Rows from a 3D modeling dataset:
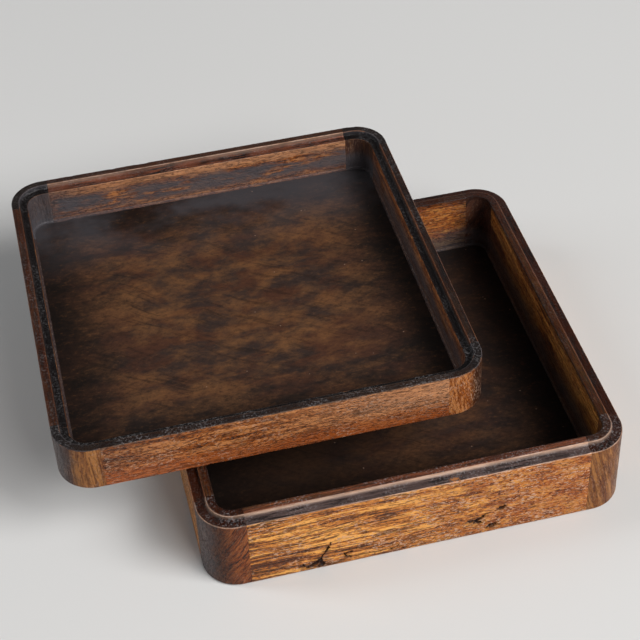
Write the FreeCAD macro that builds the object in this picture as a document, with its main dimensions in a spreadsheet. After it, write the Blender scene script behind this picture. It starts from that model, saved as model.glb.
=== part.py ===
import FreeCAD, Part
import math
import os
import Sketcher

# A square wooden box with rounded corners, in two halves, empty. The base tray stands on its
# underside. The lid lies upside down across the tray's rim, shifted to the left and to the back.
# Each half is a thin panel framed by four straight boards and four curved corner blocks.
# Millimetres, +Z up, +X to the right, -Y to the front. The origin is the centre of the tray's
# underside, on the surface that it stands on.

VECTOR = FreeCAD.Vector
Z_AXIS = VECTOR(0, 0, 1)

SIZES = {
    # plan, shared by both halves
    "outer_side": 180.0,
    "corner_radius": 15.0,
    "corner_return": 3.0,
    # base tray
    "base_height": 36.0,
    "base_wall": 8.4,
    "ledge_width": 4.5,
    "tongue_rise": 1.8,
    "base_panel_depth": 8.0,
    "base_lap_depth": 4.0,
    "base_lap_width": 4.0,
    # lid
    "lid_height": 22.4,
    "lid_wall": 7.2,
    "lid_play": 0.8,
    "tongue_top_gap": 0.6,
    "lid_panel_depth": 2.7,
    "lid_lap_depth": 1.5,
    "lid_lap_width": 3.2,
    # worn and moulded edges
    "lower_arris": 1.2,
    "rim_arris": 0.4,
    "riser_flat": 0.2,
    "cove_radius": 0.8,
    "foot_lip": 0.2,
    "foot_toe": 0.2,
    # hidden joints
    "panel_play": 0.2,
    "spline_depth": 4.0,
    "spline_thickness": 2.0,
    "spline_margin": 4.0,
    "spline_end_gap": 0.4,
    # where the lid lies on the tray
    "lid_shift_left": 50.5,
    "lid_shift_back": 33.9,
}

doc = FreeCAD.newDocument("InkBox")
sheet = doc.addObject("Spreadsheet::Sheet", "Sizes")
for row, (alias, value) in enumerate(SIZES.items(), start=1):
    sheet.set(f"A{row}", alias)
    sheet.set(f"B{row}", str(value))
    sheet.setAlias(f"B{row}", alias)
doc.recompute()

# A length is an expression in the sheet's words, such as "outer_side / 2 - base_wall".


def bound(expression):
    """The expression with each word tied to its cell in the sheet."""
    words = sorted(SIZES, key=len, reverse=True)
    text = expression
    for number, word in enumerate(words):
        text = text.replace(word, f"<{number}>")
    for number, word in enumerate(words):
        text = text.replace(f"<{number}>", f"Sizes.{word}")
    return text


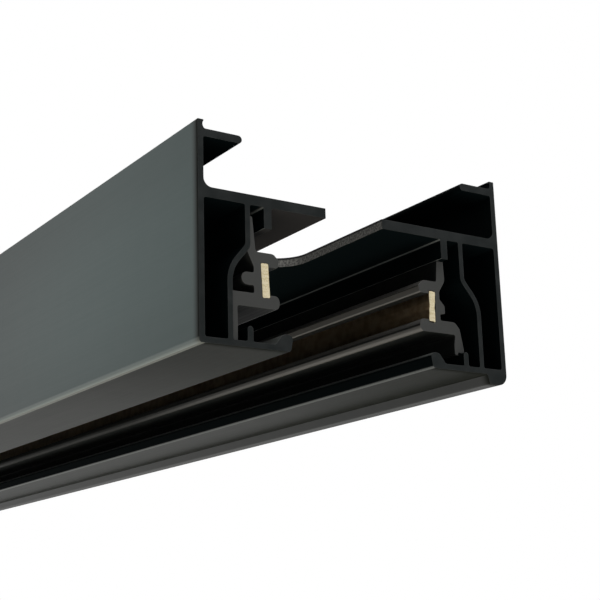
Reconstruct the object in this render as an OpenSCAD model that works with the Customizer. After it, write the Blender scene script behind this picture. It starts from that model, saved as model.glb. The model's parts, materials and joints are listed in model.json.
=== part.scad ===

_REQUIREMENTS_
Quote only the stretch of lines that starts the data above and ends with the line containing "Z_AXIS = VECTOR(0, 0, 1)", both included.

_REPLY TO THE EXERCISE_
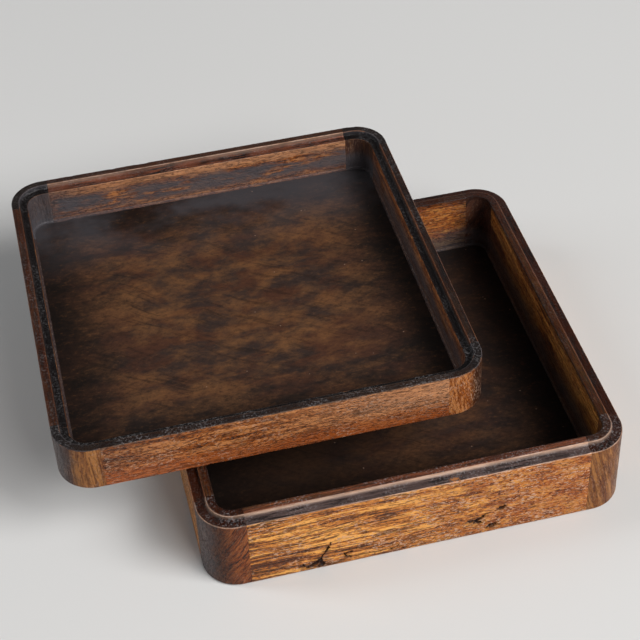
Write the FreeCAD macro that builds the object in this picture as a document, with its main dimensions in a spreadsheet. After it, write the Blender scene script behind this picture. It starts from that model, saved as model.glb.
=== part.py ===
import FreeCAD, Part
import math
import os
import Sketcher

# A square wooden box with rounded corners, in two halves, empty. The base tray stands on its
# underside. The lid lies upside down across the tray's rim, shifted to the left and to the back.
# Each half is a thin panel framed by four straight boards and four curved corner blocks.
# Millimetres, +Z up, +X to the right, -Y to the front. The origin is the centre of the tray's
# underside, on the surface that it stands on.

VECTOR = FreeCAD.Vector
Z_AXIS = VECTOR(0, 0, 1)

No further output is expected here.